-- START --

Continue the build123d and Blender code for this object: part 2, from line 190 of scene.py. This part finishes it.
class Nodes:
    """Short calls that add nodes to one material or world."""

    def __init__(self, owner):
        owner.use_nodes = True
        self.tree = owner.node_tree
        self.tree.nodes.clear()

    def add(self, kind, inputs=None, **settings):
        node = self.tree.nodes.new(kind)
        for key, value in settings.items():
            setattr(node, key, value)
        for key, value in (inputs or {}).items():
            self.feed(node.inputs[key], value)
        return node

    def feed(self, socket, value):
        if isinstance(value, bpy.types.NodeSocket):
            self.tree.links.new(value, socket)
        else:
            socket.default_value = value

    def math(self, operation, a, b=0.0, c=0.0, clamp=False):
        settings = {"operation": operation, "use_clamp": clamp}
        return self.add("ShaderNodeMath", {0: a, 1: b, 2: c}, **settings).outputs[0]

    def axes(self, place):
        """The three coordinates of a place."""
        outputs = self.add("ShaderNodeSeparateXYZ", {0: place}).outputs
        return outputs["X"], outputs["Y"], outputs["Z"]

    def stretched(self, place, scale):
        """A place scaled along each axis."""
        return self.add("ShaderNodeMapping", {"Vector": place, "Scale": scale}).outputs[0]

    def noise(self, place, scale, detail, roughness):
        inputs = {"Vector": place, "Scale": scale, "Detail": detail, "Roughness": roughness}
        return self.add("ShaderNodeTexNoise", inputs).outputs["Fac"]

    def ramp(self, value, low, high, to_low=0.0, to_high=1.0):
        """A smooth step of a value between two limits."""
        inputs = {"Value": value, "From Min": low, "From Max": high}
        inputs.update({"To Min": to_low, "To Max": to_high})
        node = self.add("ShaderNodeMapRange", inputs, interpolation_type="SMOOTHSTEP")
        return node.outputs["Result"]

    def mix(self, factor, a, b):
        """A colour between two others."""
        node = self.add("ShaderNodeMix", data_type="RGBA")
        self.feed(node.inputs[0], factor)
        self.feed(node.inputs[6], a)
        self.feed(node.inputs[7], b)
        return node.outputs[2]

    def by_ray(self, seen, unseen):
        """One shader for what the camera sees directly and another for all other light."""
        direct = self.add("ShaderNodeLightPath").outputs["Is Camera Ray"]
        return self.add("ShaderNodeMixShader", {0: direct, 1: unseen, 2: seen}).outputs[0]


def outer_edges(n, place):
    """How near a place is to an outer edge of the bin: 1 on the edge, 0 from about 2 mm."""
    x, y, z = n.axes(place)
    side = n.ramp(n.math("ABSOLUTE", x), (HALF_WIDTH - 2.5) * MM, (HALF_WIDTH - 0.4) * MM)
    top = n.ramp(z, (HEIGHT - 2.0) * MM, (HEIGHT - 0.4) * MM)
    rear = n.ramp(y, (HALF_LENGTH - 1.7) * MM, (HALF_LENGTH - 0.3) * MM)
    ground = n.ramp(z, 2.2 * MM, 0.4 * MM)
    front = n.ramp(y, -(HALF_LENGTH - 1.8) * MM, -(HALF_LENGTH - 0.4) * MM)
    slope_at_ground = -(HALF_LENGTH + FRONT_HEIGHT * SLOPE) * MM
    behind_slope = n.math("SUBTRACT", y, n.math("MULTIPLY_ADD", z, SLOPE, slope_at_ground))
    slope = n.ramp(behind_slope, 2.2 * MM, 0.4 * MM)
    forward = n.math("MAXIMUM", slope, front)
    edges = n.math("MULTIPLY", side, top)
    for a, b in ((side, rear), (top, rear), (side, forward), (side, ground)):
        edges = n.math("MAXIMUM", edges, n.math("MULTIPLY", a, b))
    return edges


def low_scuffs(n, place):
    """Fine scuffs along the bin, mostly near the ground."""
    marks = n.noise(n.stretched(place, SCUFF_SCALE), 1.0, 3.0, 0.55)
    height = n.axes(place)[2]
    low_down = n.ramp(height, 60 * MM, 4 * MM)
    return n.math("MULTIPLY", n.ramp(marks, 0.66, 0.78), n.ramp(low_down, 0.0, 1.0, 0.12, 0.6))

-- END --

• [What you have to do]: The whole listing above needs to be written out again exactly.

• [Complete output]:
Continue the build123d and Blender code for this object: part 2, from line 190 of scene.py. This part finishes it.
class Nodes:
    """Short calls that add nodes to one material or world."""

    def __init__(self, owner):
        owner.use_nodes = True
        self.tree = owner.node_tree
        self.tree.nodes.clear()

    def add(self, kind, inputs=None, **settings):
        node = self.tree.nodes.new(kind)
        for key, value in settings.items():
            setattr(node, key, value)
        for key, value in (inputs or {}).items():
            self.feed(node.inputs[key], value)
        return node

    def feed(self, socket, value):
        if isinstance(value, bpy.types.NodeSocket):
            self.tree.links.new(value, socket)
        else:
            socket.default_value = value

    def math(self, operation, a, b=0.0, c=0.0, clamp=False):
        settings = {"operation": operation, "use_clamp": clamp}
        return self.add("ShaderNodeMath", {0: a, 1: b, 2: c}, **settings).outputs[0]

    def axes(self, place):
        """The three coordinates of a place."""
        outputs = self.add("ShaderNodeSeparateXYZ", {0: place}).outputs
        return outputs["X"], outputs["Y"], outputs["Z"]

    def stretched(self, place, scale):
        """A place scaled along each axis."""
        return self.add("ShaderNodeMapping", {"Vector": place, "Scale": scale}).outputs[0]

    def noise(self, place, scale, detail, roughness):
        inputs = {"Vector": place, "Scale": scale, "Detail": detail, "Roughness": roughness}
        return self.add("ShaderNodeTexNoise", inputs).outputs["Fac"]

    def ramp(self, value, low, high, to_low=0.0, to_high=1.0):
        """A smooth step of a value between two limits."""
        inputs = {"Value": value, "From Min": low, "From Max": high}
        inputs.update({"To Min": to_low, "To Max": to_high})
        node = self.add("ShaderNodeMapRange", inputs, interpolation_type="SMOOTHSTEP")
        return node.outputs["Result"]

    def mix(self, factor, a, b):
        """A colour between two others."""
        node = self.add("ShaderNodeMix", data_type="RGBA")
        self.feed(node.inputs[0], factor)
        self.feed(node.inputs[6], a)
        self.feed(node.inputs[7], b)
        return node.outputs[2]

    def by_ray(self, seen, unseen):
        """One shader for what the camera sees directly and another for all other light."""
        direct = self.add("ShaderNodeLightPath").outputs["Is Camera Ray"]
        return self.add("ShaderNodeMixShader", {0: direct, 1: unseen, 2: seen}).outputs[0]


def outer_edges(n, place):
    """How near a place is to an outer edge of the bin: 1 on the edge, 0 from about 2 mm."""
    x, y, z = n.axes(place)
    side = n.ramp(n.math("ABSOLUTE", x), (HALF_WIDTH - 2.5) * MM, (HALF_WIDTH - 0.4) * MM)
    top = n.ramp(z, (HEIGHT - 2.0) * MM, (HEIGHT - 0.4) * MM)
    rear = n.ramp(y, (HALF_LENGTH - 1.7) * MM, (HALF_LENGTH - 0.3) * MM)
    ground = n.ramp(z, 2.2 * MM, 0.4 * MM)
    front = n.ramp(y, -(HALF_LENGTH - 1.8) * MM, -(HALF_LENGTH - 0.4) * MM)
    slope_at_ground = -(HALF_LENGTH + FRONT_HEIGHT * SLOPE) * MM
    behind_slope = n.math("SUBTRACT", y, n.math("MULTIPLY_ADD", z, SLOPE, slope_at_ground))
    slope = n.ramp(behind_slope, 2.2 * MM, 0.4 * MM)
    forward = n.math("MAXIMUM", slope, front)
    edges = n.math("MULTIPLY", side, top)
    for a, b in ((side, rear), (top, rear), (side, forward), (side, ground)):
        edges = n.math("MAXIMUM", edges, n.math("MULTIPLY", a, b))
    return edges


def low_scuffs(n, place):
    """Fine scuffs along the bin, mostly near the ground."""
    marks = n.noise(n.stretched(place, SCUFF_SCALE), 1.0, 3.0, 0.55)
    height = n.axes(place)[2]
    low_down = n.ramp(height, 60 * MM, 4 * MM)
    return n.math("MULTIPLY", n.ramp(marks, 0.66, 0.78), n.ramp(low_down, 0.0, 1.0, 0.12, 0.6))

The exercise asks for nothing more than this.